O Teatrão estreia a 25 de Abril, em Coimbra, “Eu, Salazar”, uma peça que apresenta um ditador de múltiplas facetas, imaginado por uma geração que nasceu após a revolução dos cravos.
“Qual é que foi o meu primeiro Salazar? Qual é que foi o primeiro contacto que tive com esta ideia de Estado Novo de quem foi Salazar?”. Foi esta a pergunta que o encenador e ator Ricardo Vaz Trindade lançou a si próprio, ao elenco e ao escritor Nuno Camarneiro, que participou na criação do texto da peça.
Partindo dessa pergunta, o espetáculo acaba por transformar Salazar em vários “Salazares imaginados” — possibilidades de um ditador que não existiu, ao mesmo tempo que se socorreram da figura histórica.
Para Ricardo Vaz Trindade, o espetáculo usa Salazar como se fosse um pedaço de plasticina moldado pelos atores e pelas suas memórias, resultando num homem diverso e distinto, encontrando-se um lado político, humano ou romântico. “É um laboratório teatral, onde experimentamos, onde ensaiamos fazer coisas com o Salazar”, disse à agência Lusa o encenador que faz do ditador na peça.
No palco, encontra-se um Salazar que procura seduzir ao som de tango, um outro somítico que nem carne, pão ou vinho precisa, um homem prostrado ao lado da mãe convalescente e o ditador, de voz fina e frágil, que vai tecendo as suas ideias para Portugal. Como é referido no texto de apresentação da peça, o ditador é retratado na Oficina Municipal do Teatro, em Coimbra, sem se querer explicar “o que há muito foi entendido, tampouco maquilhar o monstro ou ainda domesticá-lo”.
O espetáculo acaba por ser resultado de uma inquietação em torno da figura, deixando várias perguntas no ar, numa peça que tem como eixo um ator que procura ser Salazar, explica Ricardo Vaz Trindade, que tem quase a mesma idade que a do ditador quando este assumiu a pasta das Finanças durante a ditadura (é sobre esse Salazar “sem um futuro conhecido” que o espetáculo incide).
“Sabemos historicamente o que é Salazar, mas a isso juntamos cargas simbólicas que não são propriamente realistas e construímos cenas que são sonhos, devaneios, possibilidades”, resumiu.

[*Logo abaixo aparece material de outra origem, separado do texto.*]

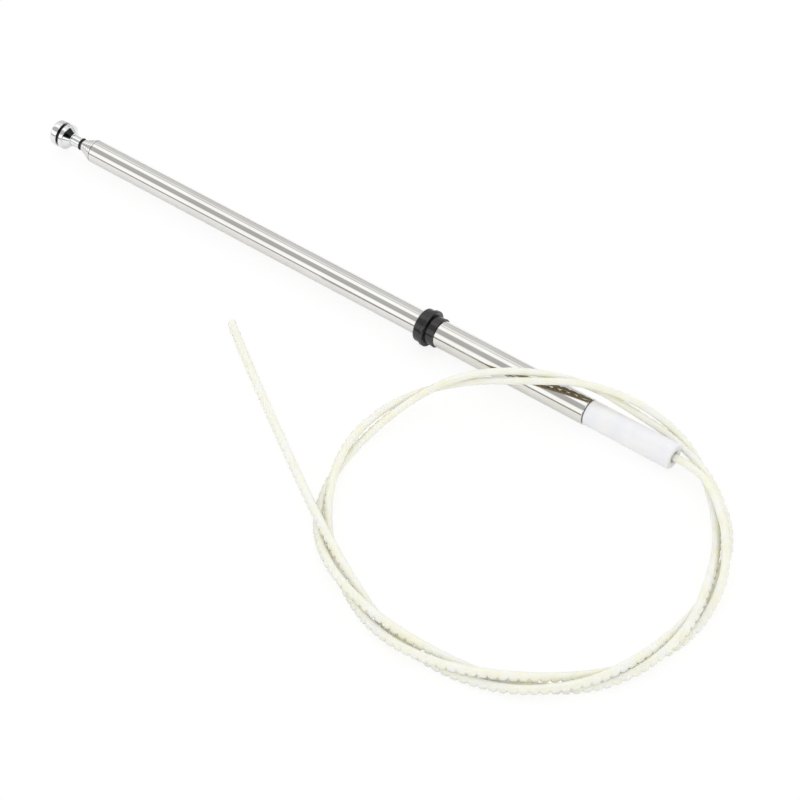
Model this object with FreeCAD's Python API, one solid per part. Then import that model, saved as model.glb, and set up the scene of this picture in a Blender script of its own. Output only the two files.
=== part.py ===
import FreeCAD, Part
import math
import os

# Replacement mast of a car's power antenna: four sliding sections in a base tube,
# pushed right in, with the toothed nylon drive cable coming out of the lower end.
# Millimetres, +Z up. The mast lies along X with its tip towards +X. The origin is on
# the surface it lies on, under the middle of the mast.

Vector = FreeCAD.Vector
x_axis = Vector(1, 0, 0)

# Mast tubes, from the outermost to the rod
base_od = 10.0
section_4_od = 8.4
section_3_od = 7.0
section_2_od = 5.6
tip_rod_od = 3.8
tube_wall = 0.35
nose_length = 1.5
nose_clearance = 0.06
nose_bends = ((0.6, 0.15), (0.25, 0.5), (0.0, 1.0))  # (share of length left, share of the drop)
nose_land = 0.25
stop_gap = 0.3

# What shows of each piece along the mast, from the lower end to the tip
bush_visible_length = 39.2
sleeve_visible_length = 70.3
tube_visible_length = 170.9
section_4_reveal = 1.6
section_3_reveal = 1.6
section_2_reveal = 2.0

# Ground sleeve over the lower part of the base tube
sleeve_od = 11.0
sleeve_clearance = 0.04
sleeve_edge_chamfer = 0.15

# Collar that centres the mast in the drive's housing
guide_ring_od = 12.3
guide_ring_length = 4.0
guide_ring_lip = 0.5
guide_ring_lip_rise = 0.12
guide_ring_edge = 0.1
rib_od = 15.3
rib_length = 1.8
rib_edge = 0.3
barrel_od = 14.1
barrel_edge_radius = 1.0
barrel_length = 3.3
sleeve_seat_depth = 2.2
ring_clearance = 0.02

# Nylon end bush that leads the cable into the mast
bush_od = 10.5
bush_edge_radius = 0.9
bush_bore = 4.9
bush_mouth_chamfer = 0.35
bush_funnel = 1.1
spigot_length = 12.0
spigot_clearance = 0.03
relief_width = 0.6
relief_depth = 0.35

# Rubber cushion that the sections land on
cushion_length = 7.4
cushion_bore = 5.2
cushion_clearance = 0.05
cushion_bevel = 0.5

# Foot of each sliding piece: a brass collar and a contact spring above it
collar_length = 4.0
collar_lip = 0.8
collar_edge_share = 0.35
collar_clearance = 0.05
seat_clearance = 0.02
spring_length = 9.0
spring_band = 1.6
spring_thickness = 0.12
spring_slots = 6
spring_slot_width = 0.7

# Tip: washer, turned knob and its stem
washer_od = 5.3
washer_thickness = 0.5
washer_edge = 0.2
washer_gap = 0.7
stem_od = 4.8
stem_length = 5.6
cone_foot_od = 6.6
cone_foot_bevel = 0.3
cone_head_od = 9.9
cone_length = 2.8
cone_bow_length = 0.6 * cone_length
cone_bow_rise = 0.42 * (cone_head_od - cone_foot_od) / 2
flange_od = 11.4
flange_length = 2.4
flange_bevel = 0.35
groove_width = 1.5
groove_depth = 1.3
groove_draft = 0.15
cap_od = 11.2
cap_edge = 0.25
cap_straight_length = 1.4
cap_shoulder_radius = 1.4
cap_dome_height = 0.6
rod_depth_in_knob = 9.0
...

O espetáculo conta com a consultoria dos historiadores Joana Brites, Luís Reis Torgal, Miguel Bandeira Jerónimo e Rui Bebiano, e a participação do escritor Nuno Camarneiro (prémio Leya 2012). Para o escritor, a peça trabalha as memórias de uma geração que não viveu o Estado Novo, mas que ainda o tem presente, “através das memórias dos pais”.
“Não quisemos que a tónica estivesse no Salazar histórico, na persona histórica. Mais importante que isso era o nosso olhar, o olhar da nossa geração, múltiplo e caleidoscópico”, contou à Lusa Nuno Camarneiro.
A peça acaba por ser tanto sobre o Salazar como sobre o ator (Ricardo Vaz Trindade) que quer interpretar o ditador que se assume como uma espécie de lente que se vai afastando ou aproximando, explicou, considerando que criar uma peça em torno da principal figura do Estado Novo é difícil.
“O caminho entre o apologético e a demonização da personagem é um caminho estranho. Não quisemos que a peça fosse uma coisa nem outra. A peça não tem uma moral, tem sobretudo perguntas”, frisou. Segundo Nuno Camarneiro, a pergunta central do espetáculo acaba por ser: “Até que ponto Salazar é algo que surgiu destacado de nós, portugueses, nós, país, ou foi uma emanação de nós?”.
A peça vai estar em cena na Oficina Municipal do Teatro de 25 de Abril até 13 de maio, de quarta-feira a sábado, às 21h00, e aos domingos às 19h00. O preço do bilhete varia entre quatro e dez euros. Para além da peça de teatro, são ainda promovidas pelo Teatrão quatro mesas redondas moderadas por historiadores sobre o Estado Novo e Salazar, estando também a ser criado um filme de João Vladimiro sobre o processo de construção da personagem. O elenco é constituído por Ricardo Vaz Trindade, Isabel Craveiro, João Santos e Margarida Sousa.